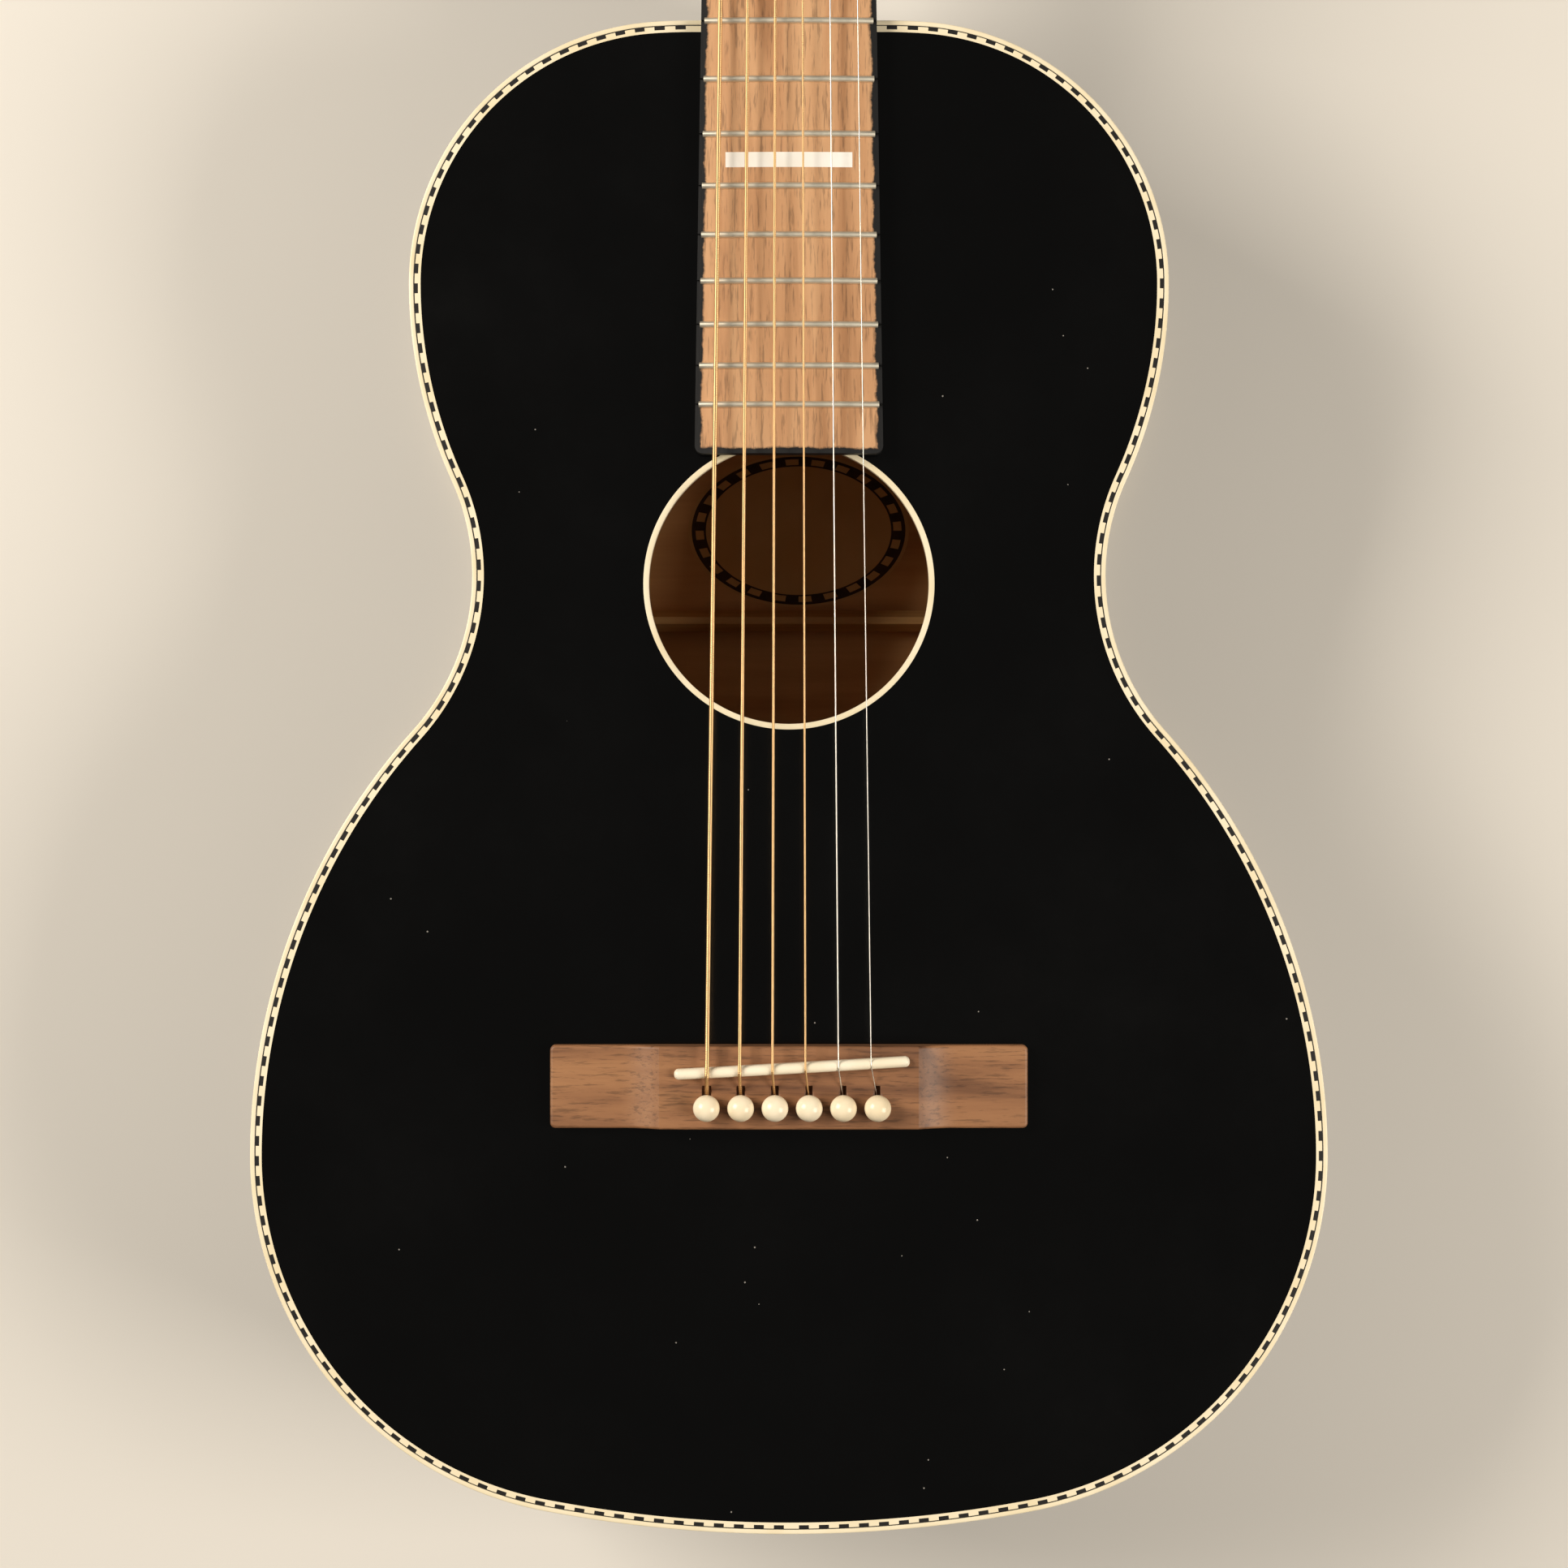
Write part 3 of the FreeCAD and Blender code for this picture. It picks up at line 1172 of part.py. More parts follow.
def bridge_block():
    """A rectangular bridge, thick in the middle, whose wings sweep down in a scoop."""
    half, middle = s.bridge_wide / 2, s.bridge_centre / 2
    low, high = s.wing_thick, s.bridge_thick
    out = middle + s.wing_scoop
    dip = (middle + s.wing_scoop * 0.34, low + (high - low) * 0.34)
    y = -s.bridge_front
    profile = flat([(-half, y, 0), (half, y, 0), (half, y, low), (out, y, low),
                    (middle, y, high), (-middle, y, high), (-out, y, low), (-half, y, low)],
                   {3: (dip[0], y, dip[1]), 5: (-dip[0], y, dip[1])})
    block = profile.extrude(Y * -s.bridge_long)
    upright = [e for e in block.Edges if e.BoundBox.ZLength > low * 0.9
               and e.BoundBox.XLength < 1e-6 and e.BoundBox.YLength < 1e-6]
    block = block.makeFillet(1.6, upright)
    rims = [e for e in block.Edges if e.BoundBox.ZMin > low - 1e-3
            and (e.BoundBox.YLength < 2 or e.BoundBox.XLength < 2)
            and not (e.BoundBox.YLength > s.bridge_long - 4 and abs(e.CenterOfMass.x) < out + 1)]
    return block.makeFillet(s.bridge_edge, rims)


def ramps():
    """Short ramps that let each string leave its pin hole towards the saddle."""
    made = []
    for number in string_numbers:
        x = (3.5 - number) / 5 * s.pin_spread + s.pin_side
        half = string_radius(number) + s.ramp_gap
        made.append(Part.makeBox(half * 2, s.ramp_long, s.bridge_thick, V(
            x - half, pin_y, s.bridge_thick - s.ramp_deep)))
    return Part.makeCompound(made)


bridge_blank = shape("bridge_blank", bridge_block())
saddle_pocket = saddle_plan()
saddle_pocket.translate(V(0, 0, s.bridge_thick - s.saddle_deep))
saddle_pocket.Placement = saddle_place().multiply(saddle_pocket.Placement)
node("bridge", cut("bridge_cut", bridge_blank, shape("saddle_pocket", saddle_pocket),
                   TOP_HOLES, shape("string_ramps", ramps())))
node("saddle", shape("saddle_blade", saddle_blade()))


def bridge_pin():
    """A ball-headed pin; the slot in its shank faces the saddle and lets the string past."""
    seat = s.bridge_thick + s.pin_seat
    shank = Part.makeCone(s.pin_tip, s.pin_radius, s.pin_long + 0.5, V(0, 0, seat - s.pin_long))
    tip = [e for e in shank.Edges if abs(e.BoundBox.ZMax - seat + s.pin_long) < 1e-6 and
           e.BoundBox.XLength > 1]
    shank = shank.makeFillet(0.8, tip)
    ball = Part.makeSphere(s.pin_head, V(0, 0, seat + s.pin_crown))
    below = Part.makeBox(20, 20, 20, V(-10, -10, seat - 20))
    slot = Part.makeBox(s.pin_slot, s.pin_radius * 2, s.pin_long + 1, V(
        -s.pin_slot / 2, s.pin_radius * 0.4, seat - s.pin_long - 1))
    return ball.cut(below).fuse(shank).cut(slot)


PIN = shape("bridge_pin", bridge_pin())


def pin_x(number):
    return spread(number, s.pin_spread, s.pin_side)


for number in string_numbers:
    node(f"bridge_pin_{number}", PIN, place=PLACE(V(pin_x(number), pin_y, 0), TURN()))

# ------------------------------------------------------------------ strings


def tube(points, radii, radius):
    """A round tube along straight runs joined by tangent arcs, one radius for each corner."""
    edges = []
    start = points[0]
    for before, corner, after, bend in zip(points, points[1:], points[2:], radii):
        way_in = (corner - before).normalize()
        way_out = (after - corner).normalize()
        turn = way_in.getAngle(way_out)
        reach = bend * math.tan(turn / 2)
        near, far = corner - way_in * reach, corner + way_out * reach
        inward = (way_out - way_in).normalize()
        middle = corner + inward * (bend / math.cos(turn / 2) - bend)
        edges.append(Part.LineSegment(start, near).toShape())
        edges.append(Part.Arc(near, middle, far).toShape())
        start = far
    edges.append(Part.LineSegment(start, points[-1]).toShape())
    first = (points[1] - points[0]).normalize()
    circle = Part.Wire(Part.Circle(points[0], first, radius).toShape())
    return Part.Wire(edges).makePipeShell([circle], True, False)


def saddle_contact(number):
    """Centre of the saddle's round under the string, with the string's way to the nut."""
    x = spread(number, s.saddle_spread, s.saddle_shift)
    slant = math.radians(s.saddle_slant)
    y = -s.saddle_back + (x - s.saddle_side) * math.tan(slant)
    along = (x - s.saddle_side) / math.cos(slant)
    drop = s.board_radius - math.sqrt(s.board_radius ** 2 - along ** 2)
    return V(x, y, s.saddle_high - drop - s.saddle_thick / 2)


def string_run(number):
    """The string from its ball under the bridge plate to the point where it meets its post."""
    radius = string_radius(number)
    x = pin_x(number)
    under = -s.top_thick - s.plate_thick
    hook = pin_y + s.pin_radius + s.pin_gap - radius - 0.02
    ball_y = pin_y + s.pin_radius + s.ball_radius + 0.25
    ball_z = under - s.ball_radius - 0.3
    start = V(x, ball_y - s.ball_radius - 0.02, ball_z)
    low = V(x, hook, under - 1.2)
    leave = V(x, hook, s.bridge_thick - 2.0)
    at_nut = string_at_nut(number)
    over_nut = V(at_nut.x, head_y + 0.2, at_nut.z)
    centre = saddle_contact(number)
    bend = s.saddle_thick / 2 + radius + 0.02
    top = centre + Z * bend
    for _ in range(4):
        way_in = (top - leave).normalize()
        way_out = (over_nut - top).normalize()
        turn = way_in.getAngle(way_out)
        top = centre + (way_in - way_out).normalize() * (bend / math.cos(turn / 2))
    over_nut = top + (at_nut - top) * ((over_nut.y - top.y) / (at_nut.y - top.y))
    meet = coil_start(number, over_nut)[0]
    ball = Part.makeCylinder(s.ball_radius, s.ball_long, V(x - s.ball_long / 2, ball_y, ball_z),
                             X)
    run = tube([start, low, leave, top, over_nut, meet], [1, radius + 0.9, bend, 2], radius)
    return [shape(f"string_{number}_run", run), shape(f"string_{number}_ball", ball)]


def coil_start(number, before):
    """Where the string meets its winding, and the angle of that point round the post."""
    side, x, y = POSTS[number]
    local = HEAD.inverse().multVec(before)
    radius = coil_radius(number)
    to_post = V(x - local.x, y - local.y, 0)
    far = to_post.Length
    swing = math.asin(radius / far) * side
    way = TURN(Z, math.degrees(swing)).multVec(to_post.normalize())
    meet = V(local.x, local.y, 0) + way * math.sqrt(far * far - radius * radius)
    meet.z = s.veneer_thick + s.coil_start
    angle = math.degrees(math.atan2(meet.y - y, meet.x - x))
    return HEAD.multVec(meet), angle


def coil_radius(number):
    return s.post_radius + 0.12 + string_radius(number)


COIL_SWEEP = 345


def string_coil(number):
    """The turns round the post. They stay with the string while the post turns inside them."""
    side, x, y = POSTS[number]
    radius = string_radius(number)
    turns = int(s.coil_turns) + (1 if number < 4 else 0)
    at_nut = string_at_nut(number)
    angle = coil_start(number, V(at_nut.x, head_y, at_nut.z))[1]
    rise = s.post_hole - s.coil_start - radius - s.gauge_6 / 2 - 0.3
    rings = []
    for turn in range(turns):
        height = rise * turn / (turns - 1)
        wire = Part.Wire(Part.Circle(V(coil_radius(number), 0, height), Y, radius).toShape())
        ring = Part.Face(wire).revolve(V(0, 0, 0), Z, COIL_SWEEP)
        if side > 0:
            ring.rotate(V(0, 0, 0), Z, -COIL_SWEEP)
        ring.rotate(V(0, 0, 0), Z, angle)
        ring.translate(V(x, y, s.veneer_thick + s.coil_start))
        ring.Placement = HEAD.multiply(ring.Placement)
        rings.append(shape(f"string_{number}_turn_{turn + 1}", ring))
    return rings


def strings(numbers):
    made = []
    for number in numbers:
        made += string_run(number) + string_coil(number)
    return made


node("wound_strings", *strings((6, 5, 4, 3)))
node("plain_strings", *strings((2, 1)))

# ------------------------------------------------------------------ end pin


def end_pin():
    """A turned strap pin: shank in the tail block, flange, waist and round knob."""
    shank, waist, knob = s.end_pin_radius, s.end_pin_neck, s.end_pin_knob
    proud, long = s.end_pin_proud, s.end_pin_long
    profile = flat([(0, long, 0), (shank, long, 0), (shank, 0, 0), (knob, 0, 0),
                    (knob, -1.6, 0), (waist, -2.6, 0), (waist, -proud + 4.4, 0),
                    (knob, -proud + 3, 0), (knob * 0.8, -proud, 0), (0, -proud, 0)],
                   {7: (knob * 1.0 + 0.05, -proud + 1.4, 0)})
    made = profile.revolve(V(0, 0, 0), Y, 360)
    made.translate(V(0, tail_y, -s.depth_tail / 2))
    return shape("end_pin_turned", made)


node("end_pin", end_pin())

# ------------------------------------------------------------------ laying down and writing


def lay_down():
    """Turn the guitar on to its flat back and centre it over the origin."""
    turn = TURN(X, -taper_angle)
    tilt = math.radians(taper_angle)
    lift = s.depth_neck * math.cos(tilt) + s.edge_lead * math.sin(tilt)
    base = PLACE(V(0, 0, lift), turn)
    for piece, place in NODES.values():
        piece.Placement = base.multiply(place)
    doc.recompute()
    ends = [NODES[label][0].Shape.BoundBox for label in ("neck", "end_pin")]
    middle = (ends[0].YMax + ends[1].YMin) / 2
    base.move(V(0, -middle, 0))
    for piece, place in NODES.values():
        piece.Placement = base.multiply(place)
    doc.recompute()
    return base


LAID = lay_down()


def check_document():
    for piece in doc.Objects:
        if {"Invalid", "Error"} & set(piece.State):
            raise RuntimeError(f"{piece.Name} failed: {piece.State}")
    bad = [label for label, (piece, _) in NODES.items()
           if piece.Shape.isNull() or not piece.Shape.isValid() or not piece.Shape.Solids]
    if bad:
        raise RuntimeError(f"no valid solid in {bad}")


def write_nodes():
    os.makedirs("parts", exist_ok=True)
    for label, (piece, _) in NODES.items():
        piece.Shape.exportStep(f"parts/{label}.step")
    print(len(NODES), "nodes,", sum(len(p.Shape.Solids) for p, _ in NODES.values()), "solids")


check_document()
write_nodes()
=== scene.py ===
"""A small-bodied acoustic guitar that lies on its back: black body, cream edges, walnut fittings.

Millimetres of the instrument's own drawing are used throughout: zero where the 12th fret crosses
the centre line on the soundboard, X to the treble side, Y to the head, Z out of the top.
"""
import json
import math

import bmesh
import bpy
from mathutils import Matrix, Vector


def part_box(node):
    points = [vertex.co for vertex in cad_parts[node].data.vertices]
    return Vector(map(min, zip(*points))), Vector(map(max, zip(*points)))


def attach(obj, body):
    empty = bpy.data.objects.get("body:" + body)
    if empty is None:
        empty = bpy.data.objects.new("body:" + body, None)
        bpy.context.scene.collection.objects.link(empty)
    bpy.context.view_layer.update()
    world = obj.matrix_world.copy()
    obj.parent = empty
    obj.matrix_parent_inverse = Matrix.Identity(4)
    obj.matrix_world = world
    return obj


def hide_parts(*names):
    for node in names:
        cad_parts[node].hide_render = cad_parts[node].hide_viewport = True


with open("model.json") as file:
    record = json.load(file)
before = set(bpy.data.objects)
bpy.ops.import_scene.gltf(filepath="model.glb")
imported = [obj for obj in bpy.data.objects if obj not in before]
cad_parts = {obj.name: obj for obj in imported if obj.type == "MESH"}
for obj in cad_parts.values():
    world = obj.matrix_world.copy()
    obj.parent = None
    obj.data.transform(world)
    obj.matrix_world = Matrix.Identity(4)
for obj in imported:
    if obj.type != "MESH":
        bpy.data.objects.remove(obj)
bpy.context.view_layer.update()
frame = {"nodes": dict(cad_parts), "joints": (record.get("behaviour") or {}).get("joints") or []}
NODES = frame["nodes"]

# ---------------------------------------------------------------- how the guitar lies
# The body is deeper at the tail, so on its flat back the top slopes down to the head. The pins
# pull straight out of the top, so their joint gives the slope.

AXES = {joint["name"]: Vector(joint["axis"]) for joint in frame["joints"]}
TOP_NORMAL = AXES["pin_1_lift"].normalized()
SLOPE = math.atan2(TOP_NORMAL.y, TOP_NORMAL.z)
NECK_EDGE = 1.5
BODY_LONG = 464.5
TAIL = NECK_EDGE - BODY_LONG
BINDING_DEEP = 6.0


def drawing_frame():
    """The drawing's millimetres set in the row's metres, from the edge of the top at the tail."""
    low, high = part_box("top_binding")
    tail_y = low.y + 0.001 * BINDING_DEEP * math.sin(SLOPE)
    turn = Matrix.Rotation(-SLOPE, 4, "X")
    to_zero = turn @ Vector((0, -TAIL / 1000, 0))
    return Matrix.Translation(Vector((0, tail_y, high.z)) + to_zero) @ turn @ Matrix.Scale(0.001, 4)


TOP = drawing_frame()

# ---------------------------------------------------------------- camera, floor and light
# A plain pale floor under soft light from both sides, seen from straight above the top. Lengths
# here are the drawing's millimetres for the camera, and metres for the lamps.

VIEW_POINT = Vector((-1.5, -232.8, 950.0))
VIEW_WIDE = 481.0
FLOOR_TONE = "#dedad2"
WORLD_LEVEL = 0.1


def linear(code):
    """An sRGB hex colour as linear RGBA."""
    parts = [int(code[i:i + 2], 16) / 255 for i in (1, 3, 5)]
    return [c / 12.92 if c <= 0.04045 else ((c + 0.055) / 1.055) ** 2.4 for c in parts] + [1.0]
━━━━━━
*EXERCISE REQUIREMENTS*: All lines in the listing above from the line containing "imported = [obj" to the line containing "# pull straight", inclusive, should be retyped exactly; no other lines should appear.

*TASK SOLUTION*:
imported = [obj for obj in bpy.data.objects if obj not in before]
cad_parts = {obj.name: obj for obj in imported if obj.type == "MESH"}
for obj in cad_parts.values():
    world = obj.matrix_world.copy()
    obj.parent = None
    obj.data.transform(world)
    obj.matrix_world = Matrix.Identity(4)
for obj in imported:
    if obj.type != "MESH":
        bpy.data.objects.remove(obj)
bpy.context.view_layer.update()
frame = {"nodes": dict(cad_parts), "joints": (record.get("behaviour") or {}).get("joints") or []}
NODES = frame["nodes"]

# ---------------------------------------------------------------- how the guitar lies
# The body is deeper at the tail, so on its flat back the top slopes down to the head. The pins
# pull straight out of the top, so their joint gives the slope.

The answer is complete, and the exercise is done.